WHAT YOU ARE ASKED TO DO = Every line of the material below should be repeated exactly.

DATA LINES =
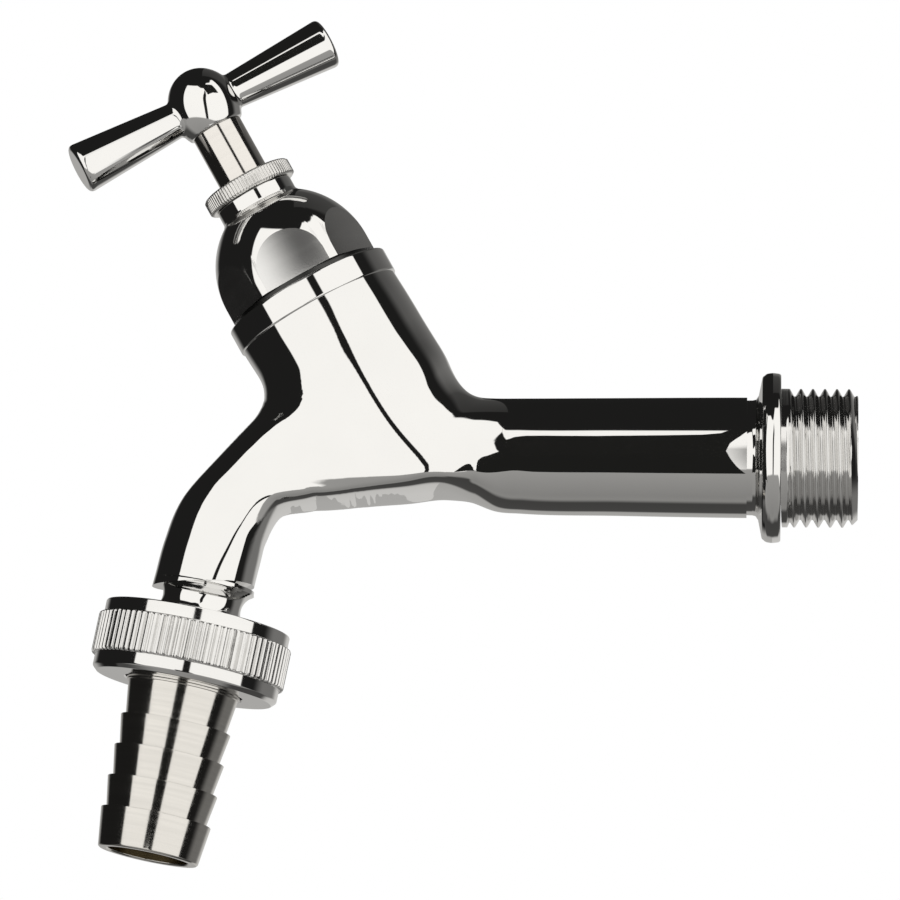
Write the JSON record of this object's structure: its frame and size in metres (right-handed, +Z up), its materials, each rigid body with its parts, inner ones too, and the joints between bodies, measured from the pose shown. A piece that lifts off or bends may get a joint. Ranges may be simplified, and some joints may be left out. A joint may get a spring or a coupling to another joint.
{
  "type": "bib tap",
  "caption": "Chromed bib tap with a leaning screw-down bonnet, tee handle, threaded inlet with flange, curved spout and a union nut with a barbed hose tail.",
  "frame": {"origin": "on the inlet thread's axis, in the flange face that seats on the wall", "axes": "+X along the inlet thread into the wall, +Z up, the spout and handle lie towards -X"},
  "size_m": [0.1199, 0.0296, 0.1299],
  "materials": {
    "cast_chrome": "mirror chrome over polished casting",
    "chrome": "mirror chrome",
    "satin_chrome": "turned satin chrome",
    "nut_chrome": "polished bands, straight knurl",
    "tail_chrome": "turned satin chrome",
    "brass": "turned",
    "rubber": "matt",
    "fibre": "matt vulcanised fibre",
    "packing": "graphited",
    "screw_steel": "blackened"
  },
  "bodies": {
    "tap_body": {"body": "cast_chrome", "bonnet": "chrome", "bonnet_gasket": "fibre", "gland_packing": "packing", "gland_ring": "brass", "gland_nut": "satin_chrome"},
    "valve": {"valve_jumper": "brass", "valve_washer": "rubber", "washer_screw": "brass"},
    "spindle_and_handle": {"spindle": "satin_chrome", "t_handle": "chrome", "handle_grub_screw": "screw_steel"},
    "union_washer": {"tail_washer": "rubber"},
    "union_nut": {"union_nut": "nut_chrome"},
    "hose_tail": {"hose_tail": "tail_chrome"}
  },
  "joints": [
    {"name": "valve_lift", "type": "slide", "parent": "tap_body", "child": "valve", "axis": [-0.4909, 0, 0.8712], "range_m": [0, 0.0055]},
    {"name": "handle_turn", "type": "hinge", "parent": "valve", "child": "spindle_and_handle", "pos_m": [-0.0578, 0, 0], "axis": [-0.4909, 0, 0.8712], "range_deg": [0, 990]},
    {"name": "union_drop", "type": "slide", "parent": "tap_body", "child": "union_washer", "axis": [-0.1942, 0, -0.981], "range_m": [0, 0.00454]},
    {"name": "nut_turn", "type": "hinge", "parent": "union_washer", "child": "union_nut", "pos_m": [-0.0877, 0, -0.0251], "axis": [-0.1942, 0, -0.981], "range_deg": [0, 900]},
    {"name": "tail_swivel", "type": "hinge", "parent": "union_washer", "child": "hose_tail", "pos_m": [-0.0877, 0, -0.0251], "axis": [-0.1942, 0, -0.981], "continuous": true}
  ],
  "couplings": [
    {"joint": "valve_lift", "follows": "handle_turn", "m_per_rad": 0.00031831},
    {"joint": "union_drop", "follows": "nut_turn", "m_per_rad": 0.00028871}
  ]
}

RESULT =
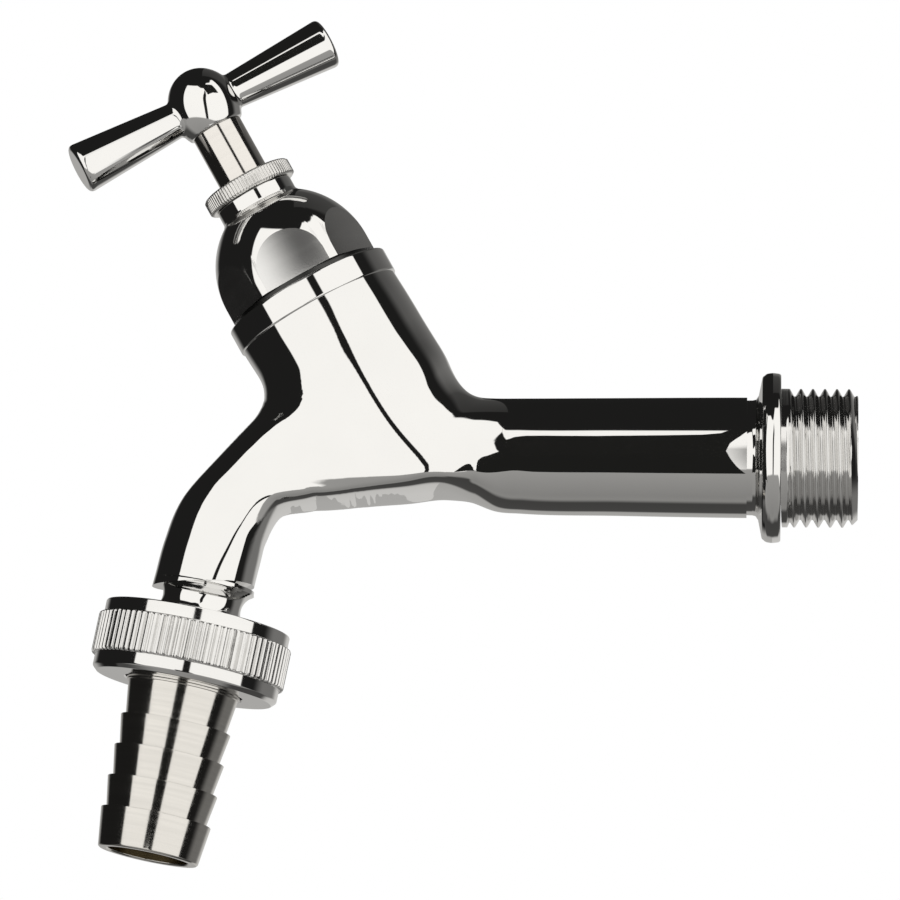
Write the JSON record of this object's structure: its frame and size in metres (right-handed, +Z up), its materials, each rigid body with its parts, inner ones too, and the joints between bodies, measured from the pose shown. A piece that lifts off or bends may get a joint. Ranges may be simplified, and some joints may be left out. A joint may get a spring or a coupling to another joint.
{
  "type": "bib tap",
  "caption": "Chromed bib tap with a leaning screw-down bonnet, tee handle, threaded inlet with flange, curved spout and a union nut with a barbed hose tail.",
  "frame": {"origin": "on the inlet thread's axis, in the flange face that seats on the wall", "axes": "+X along the inlet thread into the wall, +Z up, the spout and handle lie towards -X"},
  "size_m": [0.1199, 0.0296, 0.1299],
  "materials": {
    "cast_chrome": "mirror chrome over polished casting",
    "chrome": "mirror chrome",
    "satin_chrome": "turned satin chrome",
    "nut_chrome": "polished bands, straight knurl",
    "tail_chrome": "turned satin chrome",
    "brass": "turned",
    "rubber": "matt",
    "fibre": "matt vulcanised fibre",
    "packing": "graphited",
    "screw_steel": "blackened"
  },
  "bodies": {
    "tap_body": {"body": "cast_chrome", "bonnet": "chrome", "bonnet_gasket": "fibre", "gland_packing": "packing", "gland_ring": "brass", "gland_nut": "satin_chrome"},
    "valve": {"valve_jumper": "brass", "valve_washer": "rubber", "washer_screw": "brass"},
    "spindle_and_handle": {"spindle": "satin_chrome", "t_handle": "chrome", "handle_grub_screw": "screw_steel"},
    "union_washer": {"tail_washer": "rubber"},
    "union_nut": {"union_nut": "nut_chrome"},
    "hose_tail": {"hose_tail": "tail_chrome"}
  },
  "joints": [
    {"name": "valve_lift", "type": "slide", "parent": "tap_body", "child": "valve", "axis": [-0.4909, 0, 0.8712], "range_m": [0, 0.0055]},
    {"name": "handle_turn", "type": "hinge", "parent": "valve", "child": "spindle_and_handle", "pos_m": [-0.0578, 0, 0], "axis": [-0.4909, 0, 0.8712], "range_deg": [0, 990]},
    {"name": "union_drop", "type": "slide", "parent": "tap_body", "child": "union_washer", "axis": [-0.1942, 0, -0.981], "range_m": [0, 0.00454]},
    {"name": "nut_turn", "type": "hinge", "parent": "union_washer", "child": "union_nut", "pos_m": [-0.0877, 0, -0.0251], "axis": [-0.1942, 0, -0.981], "range_deg": [0, 900]},
    {"name": "tail_swivel", "type": "hinge", "parent": "union_washer", "child": "hose_tail", "pos_m": [-0.0877, 0, -0.0251], "axis": [-0.1942, 0, -0.981], "continuous": true}
  ],
  "couplings": [
    {"joint": "valve_lift", "follows": "handle_turn", "m_per_rad": 0.00031831},
    {"joint": "union_drop", "follows": "nut_turn", "m_per_rad": 0.00028871}
  ]
}